Early Language Learning in Europe (‘ELLiE’)

The Early Language Learning in Europe project, also known as the 'ELLiE' project, closed in January 2011, having investigated early language learning in seven European primary-school contexts, including primary schools in England (6 to 8 schools per country; total N = approximately 1,400 children). The principle research aim was “to clarify what can realistically be achieved in state schools where relatively limited amounts of class time are available for foreign language learning” (Enever, 2011:145).

The project and its findings are reported in the resulting 'ELLiE' book, (Enever , 2011).

Participating schools were drawn from a wide socio-economic range and diverse geographical spread, although not wholly representative of their respective contexts. The nature of the ELLiE study is necessarily amorphous, in the sense that it covered widely differing educational systems and teaching methods across Europe.

ELLiE looked at three main issues with regard to additional language learning in the selected contexts: policy and implementation, factors contributing to the success of early language learning, and the linguistic and non-linguistic outcomes of early language learning. Both qualitative and quantitative data were collected, although the quality and quantity of input across the countries varied: English schools, for example, had the least additional language (instructional) input, little surrounding media input or out-of-school input (Note: in many cases there was some, but too minor to be counted statistically).

All schools learned English as an additional language, except for the English schools which studied French or Spanish.

Instruments included interviews, questionnaires and observation, and an in-depth study of six focal learners from each class. Data were collected on learner characteristics, attitudes and motivation. Normal class teachers delivered the language lessons.

Language proficiency was assessed through communicative tasks in listening, speaking and reading, but for practical reasons only listening data were collected for all participants. The researchers were particularly interested in the interrelationship between learner characteristics, especially attitude and language proficiency.
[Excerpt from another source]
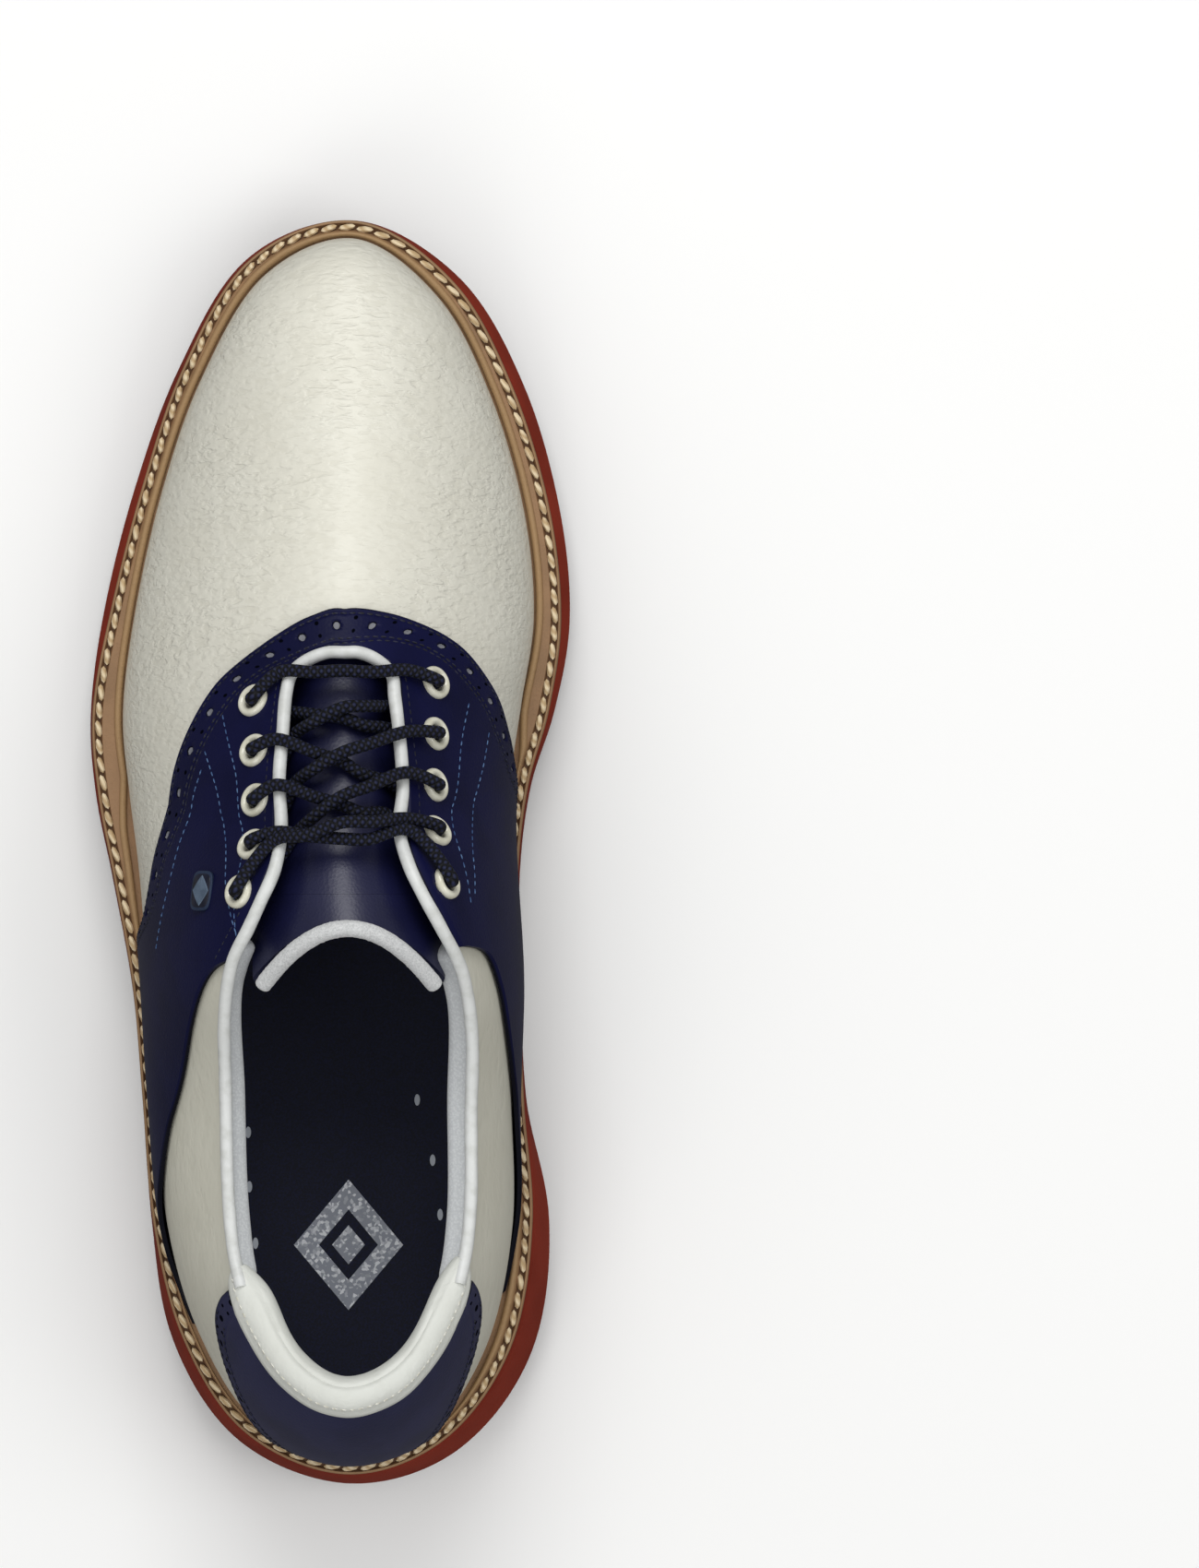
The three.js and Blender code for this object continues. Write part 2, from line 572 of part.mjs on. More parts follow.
// Piping: along the topline, round the throat and back, as [station, h].
const pipingRadius = 1.3
const pipingLine = [[-2.5, 1], [-3.2, 1], [-4, 1], [-4.7, 1], [-5.2, 0.985], [-5.6, 0.965], [-6, 0.925],
  [-6.5, 0.85], [-7.1, 0.79], [-7.7, 0.79], [-8.2, 0.8], [-8.65, 0.815], [-8.95, 0.875], [-9.13, 0.94],
  [9.2, 1], [9.13, 0.94], [8.95, 0.875], [8.6, 0.8], [8.1, 0.775], [7.5, 0.76], [7, 0.77], [6.5, 0.85],
  [6.1, 0.95], [5.7, 0.995], [5.2, 1], [4.6, 1], [3.9, 1], [3.2, 1], [2.5, 1]]
const addPiping = () => {
  const points = pipingLine.map(([u, h]) => onSkin(u, h, 0.3))
  add('piping', cord(points, pipingRadius, 6, 72), whitePiping)
}

// Tongue: an arched tongue under the lacing. The knots are [y, z] of the middle of its top face.
const tongueFold = -9
const tongueThickness = 2.4
const tongueKnots = [[-18, 109.4], [-9, 105.2], [0, 100.7], [10, 96], [30, 85], [44, 76.4], [57, 69.4]]
const tongueHeight = lineThrough(tongueKnots)
const tonguePoint = (y, v, depth) => {
  const past = Math.max(tongueFold - y, 0) / 9
  const half = 17 + 3.7 * smooth(2, 20, -y)
  const middle = 4.5 + 1.5 * smooth(0, -18, y)
  const sag = THREE.MathUtils.lerp(v > 0 ? 0.065 : 0.053, 0.034, smooth(-12, 20, -y))
  const sideways = half * v
  const slope = Math.atan((tongueHeight(y - 1) - tongueHeight(y + 1)) / 2)
  const back = 16.5 * past * v * v
  const rise = 3 * past * v * v
  return new THREE.Vector3(middle + sideways * (1 - depth * 0.04), y - back - depth * Math.sin(slope),
    tongueHeight(y) - sag * sideways * sideways + rise - depth * Math.cos(slope))
}
const tongueSheet = (from, to, rows) => {
  const columns = 6
  const place = (depth) => (i, j) => tonguePoint(
    THREE.MathUtils.lerp(from, to, i / rows), 2 * j / columns - 1, depth)
  return sheet({ rows, columns, outer: place(0), inner: place(tongueThickness) })
}
const addTongue = () => {
  add('tongue', tongueSheet(56, tongueFold + layerGap, 8), navyLeather)
  const flapEnd = -15.4
  add('tongue_flap', tongueSheet(tongueFold - layerGap, flapEnd, 2), navyLeather)
  add('tongue_edge', tongueSheet(flapEnd - layerGap, -18, 1), lightTextile)
}

const addEyelets = () => {
  const [bottom, seat, crown] = [-1.5, 2.25, 3]
  const outline = [[eyeletBore, bottom], [barrelRadius, bottom], [barrelRadius, seat],
    [flangeRadius, seat], [flangeRadius, seat + 0.3], [3.35, crown], [2.9, crown - 0.1],
    [eyeletBore, seat - 0.3], [eyeletBore, bottom]]
  for (const { name, u, h } of eyeletPlaces) {
    const ringShape = new THREE.LatheGeometry(outline.map(([x, y]) => new THREE.Vector2(x, y)), 8)
    alongNormal(add(name, ringShape, eyeletEnamel), u, h)
  }
}

// Lace: one cord from the inside of the outer fifth eyelet to the inside of the inner one. A strand
// is [from side, row, over or under the edge, station there], [station and offset where it crosses
// the middle], [station at the other edge, over or under it, to side, row].
const laceRadius = 1.5
const laceUnder = -3.3
const laceOver = 3.9
const strands = [
  [['lateral', 5, 'over', 6.85], [7.32, 4.9], [7.11, 'over', 'medial', 4]],
  [['medial', 4, 'under', 7.27], [7.66, -1.9], [7.6, 'over', 'lateral', 3]],
  [['lateral', 3, 'under', 7.71], [8.14, 1.6], [8.12, 'over', 'medial', 2]],
  [['medial', 2, 'under', 8.26], [8.56, -1.9], [8.49, 'under', 'lateral', 1]],
  [['lateral', 1, 'over', 8.74], [8.92, 2.2], [8.74, 'over', 'medial', 1]],
  [['medial', 1, 'under', 8.52], [8.58, 1.6], [8.24, 'under', 'lateral', 2]],
  [['lateral', 2, 'over', 8.09], [8.12, -1.9], [7.68, 'under', 'medial', 3]],
  [['medial', 3, 'over', 7.66], [7.68, 1.6], [7.12, 'under', 'lateral', 4]],
  [['lateral', 4, 'over', 7.04], [7.2, 1.3], [6.88, 'over', 'medial', 5]],
]
const lacePath = () => {
  const sign = { medial: 1, lateral: -1 }
  const edgeHeight = { medial: 0.775, lateral: 0.8 }
  const down = [[0.022, 4.9], [0.003, 2.9], [0, 0.4], [0.004, -2.2], [0.035, laceUnder - 0.2]]
  const pass = (side, row, from) => {
    const [q, h] = eyelets[side][row - 1]
    const list = from === 'over' ? down : [...down].reverse()
    return list.map(([rise, offset]) => [sign[side] * q, h + rise, offset])
  }
  const tail = (side) => {
    const [q, h] = eyelets[side][4]
    const drops = [[-0.04, -4.6], [-0.17, -5.9], [-0.28, -6.9], [-0.37, -7.2], [-0.45, -7.2]]
    return drops.map(([drop, offset]) => [sign[side] * q, h + drop, offset])
  }
  const edge = (side, kind, q) => [sign[side] * q, edgeHeight[side], kind === 'over' ? laceOver : laceUnder]
  const half = (side, kind, q, middle) => {
    const [, , offset] = edge(side, kind, q)
    return [sign[side] * (q + middle[0]) / 2, 0.9, THREE.MathUtils.lerp(offset, middle[1], 0.72)]
  }
  const route = tail('lateral').reverse()
  route.push(...pass('lateral', 5, 'under').slice(1))
  for (const [[side, , kind, q], middle, [q2, kind2, side2, row2]] of strands) {
    route.push(edge(side, kind, q), half(side, kind, q, middle), [middle[0], 1, middle[1]],
      half(side2, kind2, q2, middle), edge(side2, kind2, q2), ...pass(side2, row2, kind2))
  }
  route.pop()
  route.push(...tail('medial'))
  return route.map(([u, h, offset]) => onSkin(u, h, offset))
}
const addLace = () => {
  const points = lacePath()
  add('lace', cord(points, laceRadius, 5, 215), laceNavy)
  const ends = [[points[0], points[1]], [points.at(-1), points.at(-2)]]
  ends.forEach(([end, before], k) => {
    const direction = end.clone().sub(before).normalize()
    const tip = new THREE.CylinderGeometry(1.6, 1.6, 12, 8)
    const aglet = add(`aglet_${k + 1}`, tip, blackPlastic)
    aglet.quaternion.setFromUnitVectors(new THREE.Vector3(0, 1, 0), direction)
    aglet.position.copy(end).addScaledVector(direction, 6 + layerGap)
  })
}

// Badge: a plain plate on the outer side of the saddle.
const addBadge = () => {
  const [width, height, corner] = [6.4, 9.6, 1.2]
  const plate = new THREE.Shape()
  for (const [k, [x, y]] of [[1, 1], [-1, 1], [-1, -1], [1, -1]].entries()) {
    const start = k * Math.PI / 2
    plate.absarc(x * (width / 2 - corner), y * (height / 2 - corner), corner, start, start + Math.PI / 2)
  }
  const solid = new THREE.ExtrudeGeometry(plate, { depth: 0.8, bevelEnabled: false, curveSegments: 2 })
  const [u, h] = [-6.08, 0.63]
  const badge = add('badge', solid, badgeGrey)
  const up = skin(u + 0.1, h).sub(skin(u - 0.1, h)).normalize()
  const normal = skinNormal(u, h)
  badge.quaternion.setFromRotationMatrix(new THREE.Matrix4().makeBasis(up.clone().cross(normal), up, normal))
  badge.position.copy(onSkin(u, h, overlay.high + 0.25))
}

// Welt: a flat strip with a groove for its stitches and a raised bead against the upper.
const beadStart = lineThrough([[-7.2, 0.5], [-6.4, 2.4], [0, 2.4], [7.2, 2.4], [7.9, 0.5]])
const beadOffset = (u) => Math.min(Math.max(beadStart(u), 0.5), 2.4)
const stitchLine = (u) => station(u).welt - stitchInset
const weltSection = (u) => {
  const edge = station(u).welt
  const start = beadOffset(u)
  const groove = stitchLine(u)
  const bead = Math.min(Math.max(groove - grooveHalf - 0.15 - start, 0.25), 1.9)
  const high = beadHeight * Math.min(bead / 1.2, 1)
  return [[weltInner, weltBottom], [edge, weltBottom], [edge, weltTop - 0.4], [edge - 0.4, weltTop],
    [groove + grooveHalf, weltTop], [groove + grooveHalf * 0.6, weltTop - grooveDepth],
    [groove - grooveHalf * 0.6, weltTop - grooveDepth], [groove - grooveHalf, weltTop],
    [start + bead, weltTop], [start + bead * 0.6, weltTop + high],
    [start + bead * 0.2, weltTop + high * 0.9], [start, weltTop], [weltInner, weltTop]]
}
const addWelt = () => {
  add('welt', ring(weltSection), weltLeather)
  const thread = (u) => Array.from({ length: 4 }, (_, k) => {
    const angle = Math.PI * (k / 2 + 0.25)
    return [stitchLine(u) + 0.8 * threadRadius * Math.cos(angle),
      weltTop - 0.05 + threadRadius * Math.sin(angle)]
  })
  add('welt_stitch', ring(thread), threadCream)
}

// Insole board, shank, cork and footbed inside the welt, then midsole and outsole below it.
const above = (rise) => (x, y) => featherHeight(y) + rise
const flat = (reach) => () => reach
const layer = (reach, low, high) => [{ reach, height: above(low) }, { reach, height: above(high) }]
const shankShape = (margin) => {
  const [half, from, to, rows] = [8 + margin, -96 - margin, 22 + margin, 10]
  const place = (drop) => (i, j) => {
    const y = THREE.MathUtils.lerp(from, to, i / rows)
    return new THREE.Vector3(3.5 + half * (2 * j - 1), y, featherHeight(y) + drop)
  }
  return sheet({ rows, columns: 1, outer: place(-1.3 + margin), inner: place(-2.4 - margin) })
}
const addInnerSole = () => {
  add('insole_board', slab(layer(flat(insoleReach), -0.9, 1.2), 3), darkBoard)
  add('shank', shankShape(0), springSteel)
  add('cork_filler', cut(slab(layer(flat(fillerReach), weltBottom, -1.3), 3), [shankShape(0.4)]), cork)
  const bedReach = (u) => insoleReach - 0.4 - 1.3 * smooth(5, 8, Math.abs(u))
  const bottom = { reach: bedReach, height: above(1.6) }
  const cup = lineThrough([[-145, 5.5], [-120, 4.5], [-80, 3], [-20, 3], [30, 1], [145, 0.6]])
  const edgeRise = (x, y) => featherHeight(y) + 5.6 + cup(y)
  const dish = (v, width, y) => -cup(y) * (1 - v * v) * smooth(0, 40, width)
  add('footbed', slab([bottom, { reach: bedReach, height: edgeRise, dish }], 4), footbedNavy)
}

const soleTop = weltBottom - layerGap - midsoleDrop - layerGap
const receptacleRadius = 9.2
const receptacleDepth = 3.6
const cleatPlaces = [[-41, 26], [38, 40], [-37, 66], [36, 74], [2, 89], [-22, -112], [30, -112]]
const addOutsole = () => {
  add('midsole', slab(layer((u) => station(u).welt - 0.3, weltBottom - layerGap - midsoleDrop,
    weltBottom - layerGap), 3), { ...weltLeather, color: '#5a3f2a' })
  const reach = (share, inset) => (u) => {
    const { welt, sole } = station(u)
    return THREE.MathUtils.lerp(welt, sole, share) - inset
  }
  const between = (share) => (x, y) => (
    THREE.MathUtils.lerp(groundHeight(y), featherHeight(y) + soleTop, share))
  const body = slab([
    { reach: reach(0.9, 2.2), height: between(0) },
    { reach: reach(1, 0.2), height: between(0.14) },
    { reach: reach(1, 0), height: between(0.4) },
    { reach: reach(0.25, 0), height: between(1) },
  ], 5)
  const pockets = cleatPlaces.map(([x, y]) => new THREE.CylinderGeometry(receptacleRadius + layerGap,
    receptacleRadius + layerGap, 2 * (receptacleDepth + layerGap), 12)
    .rotateX(Math.PI / 2).translate(x, y, groundHeight(y)))
  add('outsole', cut(body, pockets), brickRubber)
}

// Receptacles and cleats. A cleat turns a sixth of a turn in its receptacle to lock or come out.
const addCleats = () => {
  const [stem, roof, legs, legCircle] = [4.8, 0.7, 6, 7.3]
  const seat = groundHeight(0.5 * (cleatPlaces[0][1] + cleatPlaces[3][1]))
  const revolve = (outline, segments) => new THREE.LatheGeometry(
    outline.map(([x, z]) => new THREE.Vector2(x, z)), segments).rotateX(Math.PI / 2)
  const cup = [[0, seat + receptacleDepth - roof], [stem + 0.5, seat + receptacleDepth - roof],
    [stem + 0.5, seat + 0.05], [receptacleRadius, seat + 0.05], [receptacleRadius, seat + receptacleDepth],
    [0, seat + receptacleDepth]]
  const disc = [[0, seat - 3.3], [8.4, seat - 2.5], [9.8, seat - 1], [9.6, seat - 0.3], [stem, seat - 0.3],
    [stem, seat + 2.4], [0, seat + 2.4]]
  const spikes = Array.from({ length: legs }, (_, k) => {
    const angle = 2 * Math.PI * k / legs
    const leg = new THREE.CylinderGeometry(1.9, 1.1, seat - 1.6, 4).rotateX(Math.PI / 2)
    return leg.translate(legCircle * Math.cos(angle), legCircle * Math.sin(angle), (seat - 1.6) / 2)
  })
  const cleat = join(revolve(disc, 10), spikes)
  cleatPlaces.forEach(([x, y], k) => {
    add(`receptacle_${k + 1}`, revolve(cup, 12), blackPlastic).position.set(x, y, 0)
    add(`cleat_${k + 1}`, cleat, cleatGrey).position.set(x, y, 0)
  })
}

addVamp()
addFrontLining()
addSaddle()
addFacings()
addQuarters()
addQuarterLining()
addHeelParts()
addCollar()
addPiping()
addTongue()
addEyelets()
addLace()
addBadge()
addWelt()
addInnerSole()
addOutsole()
addCleats()

export default shoe
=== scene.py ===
# Looks of a left golf shoe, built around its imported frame.
# Shapes are worked out in millimetres, +X to the inner side, +Y to the toe, +Z up, and written in metres.
import math

import bpy
import numpy as np
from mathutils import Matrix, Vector


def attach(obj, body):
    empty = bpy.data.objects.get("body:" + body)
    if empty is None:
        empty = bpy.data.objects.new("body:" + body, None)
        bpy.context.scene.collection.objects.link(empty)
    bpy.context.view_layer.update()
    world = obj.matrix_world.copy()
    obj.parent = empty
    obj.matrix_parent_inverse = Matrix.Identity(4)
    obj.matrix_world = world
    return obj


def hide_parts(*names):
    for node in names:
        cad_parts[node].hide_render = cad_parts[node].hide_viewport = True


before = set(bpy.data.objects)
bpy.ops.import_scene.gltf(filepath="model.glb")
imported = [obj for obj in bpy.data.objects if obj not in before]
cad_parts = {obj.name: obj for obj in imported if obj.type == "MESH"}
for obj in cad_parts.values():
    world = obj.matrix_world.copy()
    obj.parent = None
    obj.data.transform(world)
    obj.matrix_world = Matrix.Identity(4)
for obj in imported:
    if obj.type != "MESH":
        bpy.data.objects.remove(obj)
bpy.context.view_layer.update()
mm = 0.001

# camera and light
view = {"x": 64.4, "y": 16.6, "height": 3000, "distance": 2988, "tall": 375.9, "sensor": 36}
lights = [  # name, place, size, power in watts
    ("toeSoftbox", (-0.05, 1.1, 1.25), 0.9, 11),
    ("sideSoftbox", (0.9, -0.15, 1.2), 0.7, 3),
    ("heelSoftbox", (-0.5, -0.95, 1.2), 0.7, 3),
]
sky = {"horizon": 0.16, "overhead": 0.72}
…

Some of the key findings from the ELLiE project are:
> most young learners began their learning of an additional language with a very positive outlook, although this tended to deteriorate over time;
> learner (individual) characteristics impacted on language achievement, with the impact stronger at age 10 to11 than at age 7 to 8 years;
> average ELLiE learners approached A1 level (Common European Framework of Reference) in oral and aural skills during the first four years of additional language instruction, that is at age 10 to 11 years;
> generally speaking, children’s competence in speaking, listening and reading developed similarly in the fourth year of instruction, although there were instances of individuals who were stronger in one or two skills and weaker in others;
> listening skills in children with a more positive self-concept increased over time, whilst skills in those with a less positive self-concept remained static or decreased;
> there were steady gains in vocabulary, although communicative fluency varied considerably;
> factors influencing achievement (language proficiency) included “motivation, teachers, parents and exposure” (Enever, 2011:7).

Lastly, findings suggested that “progress in the ... [additional language(s)] may be more rapid in contexts which provide greater exposure, but, encouragingly, even quite limited exposure can result in the steady development of communicative skills” (Enever, 2011:150).